Power rankings don’t matter in any case, but BOY have they not mattered for the Chicago Cubs the last couple years. Whether they were seen as the 25th ranked team or 27th just didn’t move any needles for me. Whatever.

BUT! This year, as the Cubs look to actually try to make the playoffs, I do find power rankings mildly interesting. I am curious what the national conversation looks like about the Cubs.

To that end, there was a trio of power rankings that came out today, and they are all over the map on where to place the Cubs. Which, frankly? Seems fair to me, given how early it is, and how much more the Cubs need to do in order to get actual buy-in from folks who are trying to analyze and evaluate 30 teams.

The most reserved take comes from’s Will Leitch, who ranks the Cubs 18th, one spot behind the Cardinals, and 12 spots behind the Brewers. I think the 18 is fair in the abstract, though it doesn’t FEEL to me like the Cubs are 12 spots worse than the Brewers, even if the latter has had a blazing hot start to the season in the standings. (By the way: super annoying that the Padres rolled over to the Brewers to give them 3 of 4 in that series this weekend, and super-duper annoying that the Brewers got those four against the Padres juuuust before Fernando Tatis Jr. returns from suspension.)

By contrast, the most optimistic take comes from Jake Mailhot at FanGraphs, who places the Cubs in the “on the cusp of greatness” tier, with only four teams total in the tiers ahead of them. It looks like the teams are roughly ranked within the tiers, so, it seems the Cubs are essentially ranked 6th. Which, hey. I love that the Cubs have won a few series in a row and have a nice 8-6 record (9th best in baseball if we’re doing that kind of thing). Would I rank them 6th, even in a “right now” situation? I would not. But it’s fun to have that conversation!

The write-up from the FanGraphs piece, though, strikes me as similarly just a touch too rosy:

The Cubs’ veteran reclamation project seems to be paying off so far. Cody Bellinger, Trey Mancini, and Eric Hosmer are all contributing on offense, though they’re not necessarily playing up to their previous standards. The team just extended Ian Happ and activated Seiya Suzuki from the IL over the weekend. But the real reason they’ve looked so good early this season is a better-than-expected pitching staff. Their rotation has been solid despite some early season hiccups from Hayden Wesneski, and their bullpen is a lot deeper than it looked on paper.

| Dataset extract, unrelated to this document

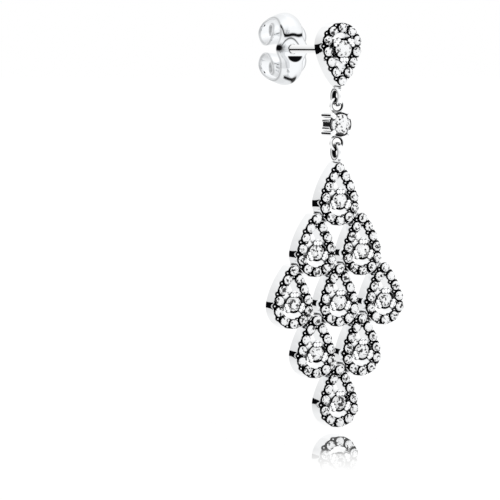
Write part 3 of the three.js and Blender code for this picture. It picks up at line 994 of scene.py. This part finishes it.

I agree that the pitching has been great (though I thought it was going to be great, so it hasn’t been “better-than-expected” to me!), but the take on the offense is an odd one. As we’ve discussed, Mancini and Hosmer have been terrible. Of all the guys to call out, that’s not where I would’ve gone.

Lastly, it’s just a visual from Ben Verlander at Fox Sports:

I could probably make a top ten argument for the Cubs if you asked me to do it, though I’d admit it still feels a little high. For me, I would probably say the Cubs should be ranked in that 12 to 15 range: better than the average team, but not clearly in a playoff spot. I could see that being where the Cubs wind up in the final standings, though we hope some positive variance can sneak them into the postseason.

Up this week for the Cubs, three in Oakland and then back home to Wrigley Field for four against the Dodgers. A 4-3 stretch over those seven games wouldn’t bother me one bit, even if it wouldn’t necessarily do much to bump the Cubs in rankings like these.